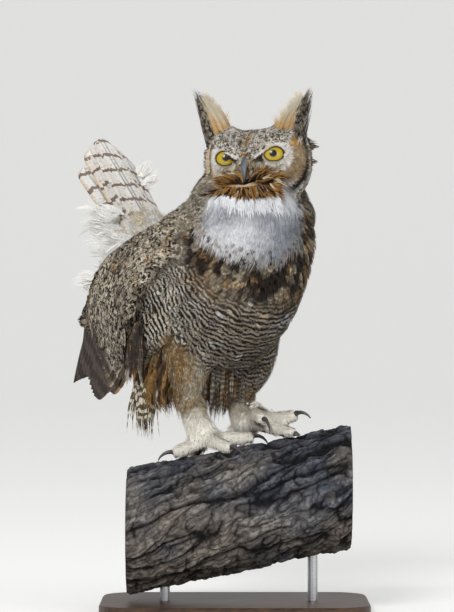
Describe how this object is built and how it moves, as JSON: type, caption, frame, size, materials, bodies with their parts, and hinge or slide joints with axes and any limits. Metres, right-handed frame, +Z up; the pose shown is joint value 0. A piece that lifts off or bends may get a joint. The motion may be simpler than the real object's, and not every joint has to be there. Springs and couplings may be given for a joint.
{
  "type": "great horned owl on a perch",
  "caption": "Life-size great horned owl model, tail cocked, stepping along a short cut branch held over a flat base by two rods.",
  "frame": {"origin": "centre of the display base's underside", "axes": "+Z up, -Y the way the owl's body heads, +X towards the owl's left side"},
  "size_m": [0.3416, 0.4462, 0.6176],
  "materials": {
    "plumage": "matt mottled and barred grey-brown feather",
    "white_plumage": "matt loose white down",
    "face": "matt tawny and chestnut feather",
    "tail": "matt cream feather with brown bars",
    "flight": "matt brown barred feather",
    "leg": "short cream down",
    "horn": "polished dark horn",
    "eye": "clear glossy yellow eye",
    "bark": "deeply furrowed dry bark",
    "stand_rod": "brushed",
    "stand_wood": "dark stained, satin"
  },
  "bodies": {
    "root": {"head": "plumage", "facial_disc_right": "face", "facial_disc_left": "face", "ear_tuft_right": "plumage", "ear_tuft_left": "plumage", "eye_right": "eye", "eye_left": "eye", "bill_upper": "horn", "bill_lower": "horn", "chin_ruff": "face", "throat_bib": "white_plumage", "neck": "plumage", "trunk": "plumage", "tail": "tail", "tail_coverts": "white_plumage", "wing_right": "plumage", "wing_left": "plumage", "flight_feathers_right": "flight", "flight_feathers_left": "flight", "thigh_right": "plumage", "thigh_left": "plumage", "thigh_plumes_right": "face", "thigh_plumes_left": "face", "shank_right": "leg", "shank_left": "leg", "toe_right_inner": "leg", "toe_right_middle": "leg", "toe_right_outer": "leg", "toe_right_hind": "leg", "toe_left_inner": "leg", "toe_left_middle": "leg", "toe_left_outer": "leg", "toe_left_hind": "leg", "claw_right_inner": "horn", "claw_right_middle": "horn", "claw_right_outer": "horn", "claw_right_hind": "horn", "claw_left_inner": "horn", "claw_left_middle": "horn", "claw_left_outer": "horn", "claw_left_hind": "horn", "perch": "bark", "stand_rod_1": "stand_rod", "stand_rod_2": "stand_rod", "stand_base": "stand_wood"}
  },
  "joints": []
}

__________

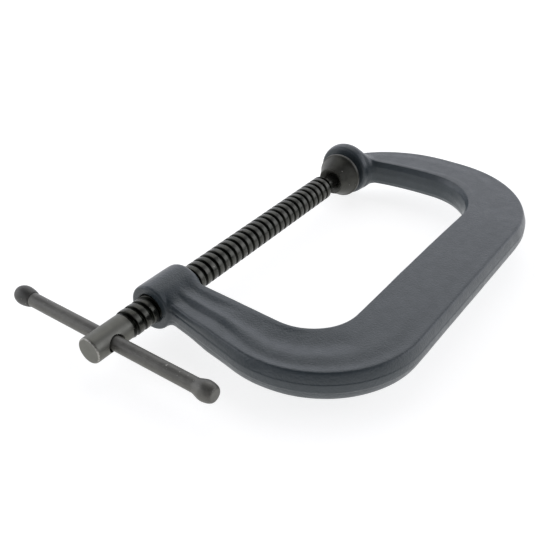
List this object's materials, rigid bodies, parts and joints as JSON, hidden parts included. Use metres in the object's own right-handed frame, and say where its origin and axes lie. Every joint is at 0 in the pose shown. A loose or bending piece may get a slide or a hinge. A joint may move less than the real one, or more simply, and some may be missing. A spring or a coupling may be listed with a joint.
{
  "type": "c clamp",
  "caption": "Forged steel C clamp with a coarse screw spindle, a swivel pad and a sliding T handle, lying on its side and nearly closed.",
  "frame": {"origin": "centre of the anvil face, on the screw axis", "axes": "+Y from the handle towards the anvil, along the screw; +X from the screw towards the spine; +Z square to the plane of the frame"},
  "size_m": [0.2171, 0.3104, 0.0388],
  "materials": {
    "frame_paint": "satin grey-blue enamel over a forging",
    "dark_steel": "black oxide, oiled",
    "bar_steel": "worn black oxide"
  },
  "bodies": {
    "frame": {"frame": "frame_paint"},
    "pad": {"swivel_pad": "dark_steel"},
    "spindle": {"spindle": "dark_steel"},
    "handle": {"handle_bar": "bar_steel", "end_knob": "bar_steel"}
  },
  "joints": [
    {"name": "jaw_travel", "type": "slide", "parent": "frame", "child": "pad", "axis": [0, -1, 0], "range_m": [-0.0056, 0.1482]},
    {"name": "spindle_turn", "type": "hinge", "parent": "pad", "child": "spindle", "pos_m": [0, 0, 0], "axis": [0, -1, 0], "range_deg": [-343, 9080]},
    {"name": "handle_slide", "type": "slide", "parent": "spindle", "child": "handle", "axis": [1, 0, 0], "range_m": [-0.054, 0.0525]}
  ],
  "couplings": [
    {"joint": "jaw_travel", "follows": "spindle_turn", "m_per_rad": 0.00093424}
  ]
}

__________

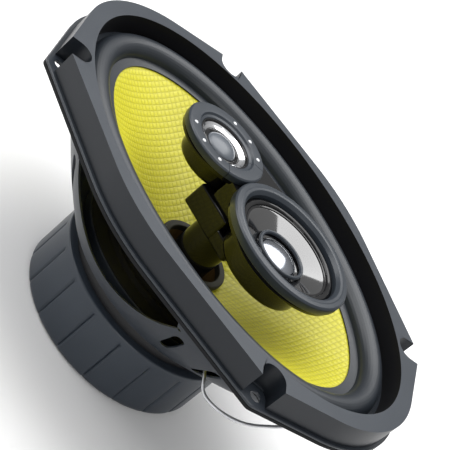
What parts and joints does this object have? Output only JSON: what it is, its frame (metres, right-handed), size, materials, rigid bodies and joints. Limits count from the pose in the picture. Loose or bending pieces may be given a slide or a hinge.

__________

Given problem — Every line in the data that holds "axes" should be copied out.

The result —
Describe how this object is built and how it moves, as JSON: type, caption, frame, size, materials, bodies with their parts, and hinge or slide joints with axes and any limits. Metres, right-handed frame, +Z up; the pose shown is joint value 0. A piece that lifts off or bends may get a joint. The motion may be simpler than the real object's, and not every joint has to be there. Springs and couplings may be given for a joint.
  "frame": {"origin": "centre of the display base's underside", "axes": "+Z up, -Y the way the owl's body heads, +X towards the owl's left side"},
List this object's materials, rigid bodies, parts and joints as JSON, hidden parts included. Use metres in the object's own right-handed frame, and say where its origin and axes lie. Every joint is at 0 in the pose shown. A loose or bending piece may get a slide or a hinge. A joint may move less than the real one, or more simply, and some may be missing. A spring or a coupling may be listed with a joint.
  "frame": {"origin": "centre of the anvil face, on the screw axis", "axes": "+Y from the handle towards the anvil, along the screw; +X from the screw towards the spine; +Z square to the plane of the frame"},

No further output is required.